◆ **OBJECTIVE**
Select the lines of the records containing the word "camera" and list them.
○ ○ ○ ○ ○ ○ ○
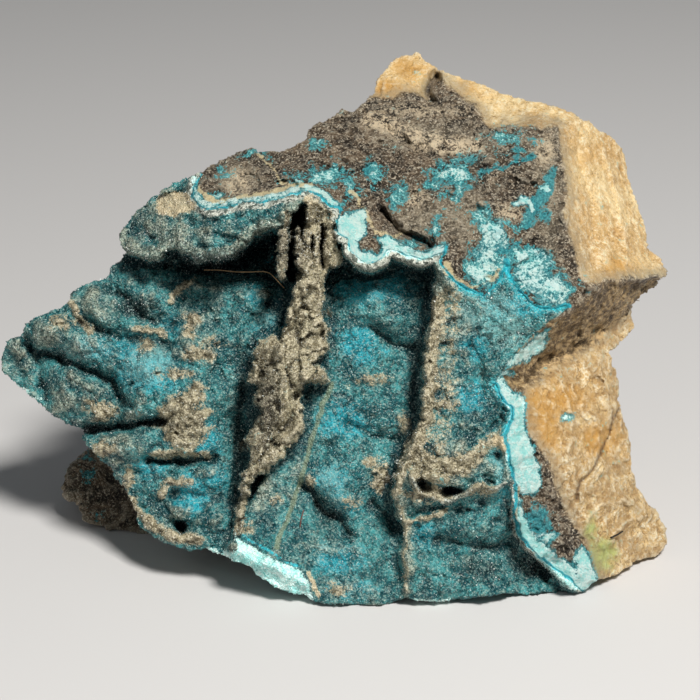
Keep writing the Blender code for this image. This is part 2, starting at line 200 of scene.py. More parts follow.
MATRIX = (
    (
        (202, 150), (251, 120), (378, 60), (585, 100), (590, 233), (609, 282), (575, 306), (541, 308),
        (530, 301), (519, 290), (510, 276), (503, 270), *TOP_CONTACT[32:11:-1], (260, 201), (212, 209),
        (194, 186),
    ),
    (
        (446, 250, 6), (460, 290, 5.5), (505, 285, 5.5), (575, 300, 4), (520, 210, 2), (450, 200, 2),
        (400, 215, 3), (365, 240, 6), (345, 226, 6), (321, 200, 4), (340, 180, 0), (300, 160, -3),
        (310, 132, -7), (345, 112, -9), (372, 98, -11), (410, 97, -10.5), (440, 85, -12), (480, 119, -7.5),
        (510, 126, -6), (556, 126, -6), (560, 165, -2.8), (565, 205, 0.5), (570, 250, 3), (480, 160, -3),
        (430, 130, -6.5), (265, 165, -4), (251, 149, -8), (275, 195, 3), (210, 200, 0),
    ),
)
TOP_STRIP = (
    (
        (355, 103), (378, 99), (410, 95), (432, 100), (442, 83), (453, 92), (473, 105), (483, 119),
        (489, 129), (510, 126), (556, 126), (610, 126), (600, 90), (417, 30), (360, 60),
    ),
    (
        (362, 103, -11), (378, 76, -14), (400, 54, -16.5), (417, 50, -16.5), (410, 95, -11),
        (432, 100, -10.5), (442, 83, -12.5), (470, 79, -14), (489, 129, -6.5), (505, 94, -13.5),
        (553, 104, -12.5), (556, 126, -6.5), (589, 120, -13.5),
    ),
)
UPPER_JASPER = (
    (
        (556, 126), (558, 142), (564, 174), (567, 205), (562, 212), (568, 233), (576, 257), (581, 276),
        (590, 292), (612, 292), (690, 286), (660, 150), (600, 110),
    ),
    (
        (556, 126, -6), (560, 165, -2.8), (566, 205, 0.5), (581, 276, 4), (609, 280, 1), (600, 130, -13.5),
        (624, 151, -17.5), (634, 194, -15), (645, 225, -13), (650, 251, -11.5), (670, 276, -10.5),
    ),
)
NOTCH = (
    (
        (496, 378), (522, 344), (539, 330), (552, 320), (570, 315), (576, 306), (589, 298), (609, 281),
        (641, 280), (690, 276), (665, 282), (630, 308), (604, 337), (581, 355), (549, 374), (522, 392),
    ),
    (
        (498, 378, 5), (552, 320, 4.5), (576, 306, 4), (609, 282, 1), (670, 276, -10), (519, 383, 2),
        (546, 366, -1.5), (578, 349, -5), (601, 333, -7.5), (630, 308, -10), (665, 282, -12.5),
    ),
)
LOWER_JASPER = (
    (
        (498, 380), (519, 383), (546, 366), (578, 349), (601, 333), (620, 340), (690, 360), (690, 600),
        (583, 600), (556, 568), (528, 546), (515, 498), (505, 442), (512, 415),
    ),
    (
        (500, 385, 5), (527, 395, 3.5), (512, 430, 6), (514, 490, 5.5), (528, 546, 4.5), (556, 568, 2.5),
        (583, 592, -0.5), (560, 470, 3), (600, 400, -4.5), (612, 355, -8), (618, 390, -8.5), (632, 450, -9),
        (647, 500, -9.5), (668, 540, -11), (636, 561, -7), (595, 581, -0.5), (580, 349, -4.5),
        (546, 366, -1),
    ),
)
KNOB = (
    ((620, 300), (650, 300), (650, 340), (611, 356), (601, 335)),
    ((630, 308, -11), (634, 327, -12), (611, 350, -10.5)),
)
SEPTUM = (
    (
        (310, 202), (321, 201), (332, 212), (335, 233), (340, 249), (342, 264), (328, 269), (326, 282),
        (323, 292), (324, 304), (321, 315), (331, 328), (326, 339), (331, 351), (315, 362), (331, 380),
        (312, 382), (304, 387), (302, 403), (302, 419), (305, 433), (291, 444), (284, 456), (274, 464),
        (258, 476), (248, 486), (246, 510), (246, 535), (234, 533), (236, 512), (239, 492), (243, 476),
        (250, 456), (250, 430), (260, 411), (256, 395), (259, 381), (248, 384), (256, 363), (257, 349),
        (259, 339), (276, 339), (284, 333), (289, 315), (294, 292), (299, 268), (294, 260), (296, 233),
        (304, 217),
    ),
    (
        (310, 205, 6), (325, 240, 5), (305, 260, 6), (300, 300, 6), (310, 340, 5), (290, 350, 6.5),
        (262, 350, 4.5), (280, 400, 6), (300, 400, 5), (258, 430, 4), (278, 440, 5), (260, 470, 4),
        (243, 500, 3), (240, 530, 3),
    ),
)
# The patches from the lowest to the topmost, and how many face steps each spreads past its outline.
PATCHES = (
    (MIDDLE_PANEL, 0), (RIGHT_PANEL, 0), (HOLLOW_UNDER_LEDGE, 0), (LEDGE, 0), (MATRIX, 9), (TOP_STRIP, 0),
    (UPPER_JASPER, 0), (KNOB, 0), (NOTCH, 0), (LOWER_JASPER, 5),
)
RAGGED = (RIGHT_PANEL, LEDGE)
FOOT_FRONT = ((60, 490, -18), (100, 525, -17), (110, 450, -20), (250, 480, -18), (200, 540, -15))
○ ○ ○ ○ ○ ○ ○
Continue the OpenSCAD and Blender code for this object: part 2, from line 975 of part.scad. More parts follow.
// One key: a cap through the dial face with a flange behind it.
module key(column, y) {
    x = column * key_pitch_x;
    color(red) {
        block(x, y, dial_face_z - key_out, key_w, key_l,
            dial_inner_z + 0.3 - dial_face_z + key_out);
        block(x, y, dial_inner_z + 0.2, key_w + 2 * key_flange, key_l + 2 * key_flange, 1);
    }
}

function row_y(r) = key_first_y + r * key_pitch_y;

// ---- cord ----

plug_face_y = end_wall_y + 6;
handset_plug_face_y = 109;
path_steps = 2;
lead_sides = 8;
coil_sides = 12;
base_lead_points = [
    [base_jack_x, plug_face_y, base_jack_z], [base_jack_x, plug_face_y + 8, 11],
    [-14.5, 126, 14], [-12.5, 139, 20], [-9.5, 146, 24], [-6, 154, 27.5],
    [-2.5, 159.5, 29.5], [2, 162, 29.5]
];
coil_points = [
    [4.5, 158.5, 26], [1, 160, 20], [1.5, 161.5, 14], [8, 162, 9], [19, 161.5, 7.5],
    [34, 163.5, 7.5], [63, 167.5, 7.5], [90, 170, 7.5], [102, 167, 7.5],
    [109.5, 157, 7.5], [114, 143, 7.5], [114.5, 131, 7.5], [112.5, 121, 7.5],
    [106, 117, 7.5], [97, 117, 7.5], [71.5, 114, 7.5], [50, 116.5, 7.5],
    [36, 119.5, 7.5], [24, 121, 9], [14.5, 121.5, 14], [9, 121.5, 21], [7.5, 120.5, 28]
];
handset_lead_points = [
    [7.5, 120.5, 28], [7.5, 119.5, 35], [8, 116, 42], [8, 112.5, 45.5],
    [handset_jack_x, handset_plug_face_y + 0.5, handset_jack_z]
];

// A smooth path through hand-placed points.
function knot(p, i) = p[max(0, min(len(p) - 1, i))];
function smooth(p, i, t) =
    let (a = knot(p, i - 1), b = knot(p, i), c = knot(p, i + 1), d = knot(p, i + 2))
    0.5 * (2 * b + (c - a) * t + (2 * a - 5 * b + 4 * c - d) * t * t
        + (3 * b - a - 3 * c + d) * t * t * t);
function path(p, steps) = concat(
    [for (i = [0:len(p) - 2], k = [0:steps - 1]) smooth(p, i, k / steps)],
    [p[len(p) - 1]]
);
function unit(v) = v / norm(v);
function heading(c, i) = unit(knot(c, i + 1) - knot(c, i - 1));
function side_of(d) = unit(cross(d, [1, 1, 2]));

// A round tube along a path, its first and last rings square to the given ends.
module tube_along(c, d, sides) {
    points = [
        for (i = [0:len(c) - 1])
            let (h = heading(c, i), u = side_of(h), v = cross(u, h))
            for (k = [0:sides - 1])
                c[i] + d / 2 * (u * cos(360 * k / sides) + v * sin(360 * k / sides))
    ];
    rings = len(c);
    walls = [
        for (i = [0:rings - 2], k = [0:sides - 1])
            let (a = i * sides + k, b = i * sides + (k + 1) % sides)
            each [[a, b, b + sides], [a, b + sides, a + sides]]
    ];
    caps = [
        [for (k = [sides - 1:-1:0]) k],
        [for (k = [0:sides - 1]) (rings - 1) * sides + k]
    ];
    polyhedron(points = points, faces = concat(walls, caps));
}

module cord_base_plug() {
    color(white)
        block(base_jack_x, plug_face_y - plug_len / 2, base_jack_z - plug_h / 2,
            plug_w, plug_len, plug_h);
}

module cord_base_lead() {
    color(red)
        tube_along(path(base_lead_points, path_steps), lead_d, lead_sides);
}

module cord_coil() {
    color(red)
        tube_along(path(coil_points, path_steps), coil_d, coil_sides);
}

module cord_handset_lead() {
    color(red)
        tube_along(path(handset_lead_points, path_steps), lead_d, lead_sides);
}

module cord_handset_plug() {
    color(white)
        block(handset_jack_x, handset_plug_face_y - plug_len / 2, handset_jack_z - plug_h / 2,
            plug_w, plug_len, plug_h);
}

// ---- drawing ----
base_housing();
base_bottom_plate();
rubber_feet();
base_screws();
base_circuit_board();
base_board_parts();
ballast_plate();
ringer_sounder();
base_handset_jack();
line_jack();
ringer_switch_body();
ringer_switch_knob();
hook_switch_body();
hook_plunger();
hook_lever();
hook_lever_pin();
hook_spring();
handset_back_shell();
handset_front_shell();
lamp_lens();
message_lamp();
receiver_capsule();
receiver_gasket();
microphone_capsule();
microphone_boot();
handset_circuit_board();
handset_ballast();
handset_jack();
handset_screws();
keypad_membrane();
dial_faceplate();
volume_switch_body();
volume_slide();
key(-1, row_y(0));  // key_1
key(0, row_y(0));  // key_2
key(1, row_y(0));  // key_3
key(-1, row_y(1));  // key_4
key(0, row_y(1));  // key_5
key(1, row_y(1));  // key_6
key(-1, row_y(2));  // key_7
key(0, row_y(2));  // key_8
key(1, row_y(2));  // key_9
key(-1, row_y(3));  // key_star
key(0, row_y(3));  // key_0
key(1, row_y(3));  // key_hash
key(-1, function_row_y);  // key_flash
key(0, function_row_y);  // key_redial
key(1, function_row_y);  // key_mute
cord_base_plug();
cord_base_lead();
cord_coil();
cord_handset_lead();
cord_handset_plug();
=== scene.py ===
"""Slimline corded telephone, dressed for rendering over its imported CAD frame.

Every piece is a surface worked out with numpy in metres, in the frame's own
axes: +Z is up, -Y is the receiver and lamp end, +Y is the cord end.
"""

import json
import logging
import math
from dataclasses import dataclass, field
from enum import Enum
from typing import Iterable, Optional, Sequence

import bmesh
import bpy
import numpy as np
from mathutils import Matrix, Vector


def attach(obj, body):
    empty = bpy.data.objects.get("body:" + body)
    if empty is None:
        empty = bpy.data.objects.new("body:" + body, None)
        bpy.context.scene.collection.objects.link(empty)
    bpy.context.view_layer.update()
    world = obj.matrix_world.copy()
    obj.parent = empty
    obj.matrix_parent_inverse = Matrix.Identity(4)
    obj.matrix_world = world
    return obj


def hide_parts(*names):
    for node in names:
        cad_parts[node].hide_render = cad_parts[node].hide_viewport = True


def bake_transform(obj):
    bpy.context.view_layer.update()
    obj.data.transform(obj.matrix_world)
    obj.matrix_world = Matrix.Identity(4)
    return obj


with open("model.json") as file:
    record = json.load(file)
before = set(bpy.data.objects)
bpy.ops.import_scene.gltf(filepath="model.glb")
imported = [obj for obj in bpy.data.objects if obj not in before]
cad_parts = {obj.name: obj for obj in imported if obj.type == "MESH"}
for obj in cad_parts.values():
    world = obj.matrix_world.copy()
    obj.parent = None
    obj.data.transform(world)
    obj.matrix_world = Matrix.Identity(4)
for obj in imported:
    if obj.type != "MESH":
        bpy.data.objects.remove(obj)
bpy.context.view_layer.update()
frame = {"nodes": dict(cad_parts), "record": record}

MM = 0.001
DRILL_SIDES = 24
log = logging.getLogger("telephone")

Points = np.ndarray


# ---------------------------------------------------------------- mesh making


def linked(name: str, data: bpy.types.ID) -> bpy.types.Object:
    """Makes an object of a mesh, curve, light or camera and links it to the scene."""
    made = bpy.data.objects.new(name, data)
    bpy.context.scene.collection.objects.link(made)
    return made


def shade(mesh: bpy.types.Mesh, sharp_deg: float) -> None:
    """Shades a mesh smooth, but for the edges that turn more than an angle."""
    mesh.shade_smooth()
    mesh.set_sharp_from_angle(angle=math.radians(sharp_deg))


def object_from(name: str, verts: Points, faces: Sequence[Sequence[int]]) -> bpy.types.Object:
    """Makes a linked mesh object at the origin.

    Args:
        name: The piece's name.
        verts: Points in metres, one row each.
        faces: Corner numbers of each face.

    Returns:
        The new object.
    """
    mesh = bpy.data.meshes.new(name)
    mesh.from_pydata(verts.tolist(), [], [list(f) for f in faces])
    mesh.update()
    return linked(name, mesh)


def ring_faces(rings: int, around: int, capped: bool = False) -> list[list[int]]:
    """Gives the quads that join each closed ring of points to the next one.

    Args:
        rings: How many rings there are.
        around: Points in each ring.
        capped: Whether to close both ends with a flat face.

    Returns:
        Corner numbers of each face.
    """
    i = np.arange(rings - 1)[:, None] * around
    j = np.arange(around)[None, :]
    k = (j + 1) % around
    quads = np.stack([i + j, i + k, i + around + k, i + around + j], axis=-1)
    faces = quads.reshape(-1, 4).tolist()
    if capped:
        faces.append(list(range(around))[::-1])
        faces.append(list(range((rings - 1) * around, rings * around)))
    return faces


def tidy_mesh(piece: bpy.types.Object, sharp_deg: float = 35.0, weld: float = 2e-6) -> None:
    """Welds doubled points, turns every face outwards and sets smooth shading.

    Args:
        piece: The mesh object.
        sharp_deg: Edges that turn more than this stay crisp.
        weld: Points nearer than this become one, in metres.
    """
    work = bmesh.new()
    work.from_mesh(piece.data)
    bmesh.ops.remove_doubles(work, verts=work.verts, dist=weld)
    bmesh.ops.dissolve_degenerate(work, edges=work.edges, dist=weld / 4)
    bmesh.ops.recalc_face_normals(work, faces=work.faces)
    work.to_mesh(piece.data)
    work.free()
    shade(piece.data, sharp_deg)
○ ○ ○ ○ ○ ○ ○
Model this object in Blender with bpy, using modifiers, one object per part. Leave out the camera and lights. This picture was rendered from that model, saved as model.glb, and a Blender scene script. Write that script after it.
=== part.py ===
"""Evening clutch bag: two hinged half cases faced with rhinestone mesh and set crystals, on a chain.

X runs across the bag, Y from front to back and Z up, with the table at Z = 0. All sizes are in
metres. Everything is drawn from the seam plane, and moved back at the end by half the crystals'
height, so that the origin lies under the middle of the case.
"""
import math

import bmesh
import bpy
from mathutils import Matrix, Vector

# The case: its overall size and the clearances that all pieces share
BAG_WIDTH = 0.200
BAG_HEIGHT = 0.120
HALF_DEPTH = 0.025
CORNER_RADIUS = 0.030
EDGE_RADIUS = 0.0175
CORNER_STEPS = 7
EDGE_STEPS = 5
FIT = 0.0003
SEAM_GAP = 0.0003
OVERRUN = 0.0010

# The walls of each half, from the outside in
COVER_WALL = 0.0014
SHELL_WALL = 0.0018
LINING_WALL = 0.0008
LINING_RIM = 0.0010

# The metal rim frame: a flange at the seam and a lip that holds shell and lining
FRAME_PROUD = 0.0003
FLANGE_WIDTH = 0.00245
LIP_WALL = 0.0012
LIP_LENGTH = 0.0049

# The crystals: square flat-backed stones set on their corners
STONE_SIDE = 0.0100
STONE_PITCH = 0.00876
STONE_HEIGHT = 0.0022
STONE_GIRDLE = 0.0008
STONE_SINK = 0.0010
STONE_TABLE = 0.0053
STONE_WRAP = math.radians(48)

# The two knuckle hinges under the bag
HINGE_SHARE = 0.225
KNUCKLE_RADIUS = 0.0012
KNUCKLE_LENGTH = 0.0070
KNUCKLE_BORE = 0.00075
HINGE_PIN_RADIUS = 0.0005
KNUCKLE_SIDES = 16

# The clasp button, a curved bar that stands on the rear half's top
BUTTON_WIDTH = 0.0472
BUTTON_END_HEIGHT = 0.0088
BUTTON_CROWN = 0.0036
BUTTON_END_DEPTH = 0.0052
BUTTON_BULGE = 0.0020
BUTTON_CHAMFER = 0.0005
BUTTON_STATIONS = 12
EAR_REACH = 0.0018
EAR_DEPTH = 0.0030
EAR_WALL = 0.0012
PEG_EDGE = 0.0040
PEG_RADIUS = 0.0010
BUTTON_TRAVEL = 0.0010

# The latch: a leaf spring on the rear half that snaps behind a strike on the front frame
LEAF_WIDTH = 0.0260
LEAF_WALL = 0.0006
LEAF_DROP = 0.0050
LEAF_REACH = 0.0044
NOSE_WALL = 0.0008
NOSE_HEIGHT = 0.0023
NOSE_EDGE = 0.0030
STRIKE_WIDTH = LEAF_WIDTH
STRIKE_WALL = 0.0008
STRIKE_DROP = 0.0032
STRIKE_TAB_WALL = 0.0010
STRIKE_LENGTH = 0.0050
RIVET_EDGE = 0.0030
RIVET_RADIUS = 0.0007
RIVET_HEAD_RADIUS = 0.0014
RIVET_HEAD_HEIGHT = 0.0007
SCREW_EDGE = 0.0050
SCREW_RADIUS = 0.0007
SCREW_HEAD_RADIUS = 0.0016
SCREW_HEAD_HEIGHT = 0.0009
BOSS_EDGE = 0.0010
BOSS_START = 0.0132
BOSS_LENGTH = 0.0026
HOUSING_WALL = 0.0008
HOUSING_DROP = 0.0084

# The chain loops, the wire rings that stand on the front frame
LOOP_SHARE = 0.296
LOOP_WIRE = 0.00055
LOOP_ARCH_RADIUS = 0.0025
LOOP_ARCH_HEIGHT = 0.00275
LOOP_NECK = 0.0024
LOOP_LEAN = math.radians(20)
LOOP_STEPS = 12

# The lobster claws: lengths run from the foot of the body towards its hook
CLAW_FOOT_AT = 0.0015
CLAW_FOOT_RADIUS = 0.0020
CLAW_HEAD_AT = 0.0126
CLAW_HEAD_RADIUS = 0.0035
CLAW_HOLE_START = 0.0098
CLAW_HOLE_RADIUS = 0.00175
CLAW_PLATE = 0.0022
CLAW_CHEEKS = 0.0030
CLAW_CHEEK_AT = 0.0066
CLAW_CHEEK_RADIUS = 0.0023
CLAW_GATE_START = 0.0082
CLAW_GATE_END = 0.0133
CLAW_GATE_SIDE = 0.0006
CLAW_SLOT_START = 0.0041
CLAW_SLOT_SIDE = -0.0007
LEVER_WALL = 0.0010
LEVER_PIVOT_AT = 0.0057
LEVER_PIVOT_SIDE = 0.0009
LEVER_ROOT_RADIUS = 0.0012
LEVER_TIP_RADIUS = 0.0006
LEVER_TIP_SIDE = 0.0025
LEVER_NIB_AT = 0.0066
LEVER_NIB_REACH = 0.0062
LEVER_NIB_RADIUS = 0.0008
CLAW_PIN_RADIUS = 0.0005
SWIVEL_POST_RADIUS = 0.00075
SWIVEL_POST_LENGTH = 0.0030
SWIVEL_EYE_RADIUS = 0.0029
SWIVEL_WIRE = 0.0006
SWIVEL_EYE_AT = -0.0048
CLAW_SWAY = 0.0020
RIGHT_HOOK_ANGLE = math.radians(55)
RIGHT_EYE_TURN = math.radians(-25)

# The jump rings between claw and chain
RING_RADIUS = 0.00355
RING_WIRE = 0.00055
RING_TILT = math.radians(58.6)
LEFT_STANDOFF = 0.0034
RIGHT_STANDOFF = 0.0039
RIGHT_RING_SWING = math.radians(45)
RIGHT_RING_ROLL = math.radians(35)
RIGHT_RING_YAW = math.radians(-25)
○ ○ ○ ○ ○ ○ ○
◆ **EXPECTED OUTPUT**
    """Makes an object of a mesh, curve, light or camera and links it to the scene."""
Model this object in Blender with bpy, using modifiers, one object per part. Leave out the camera and lights. This picture was rendered from that model, saved as model.glb, and a Blender scene script. Write that script after it.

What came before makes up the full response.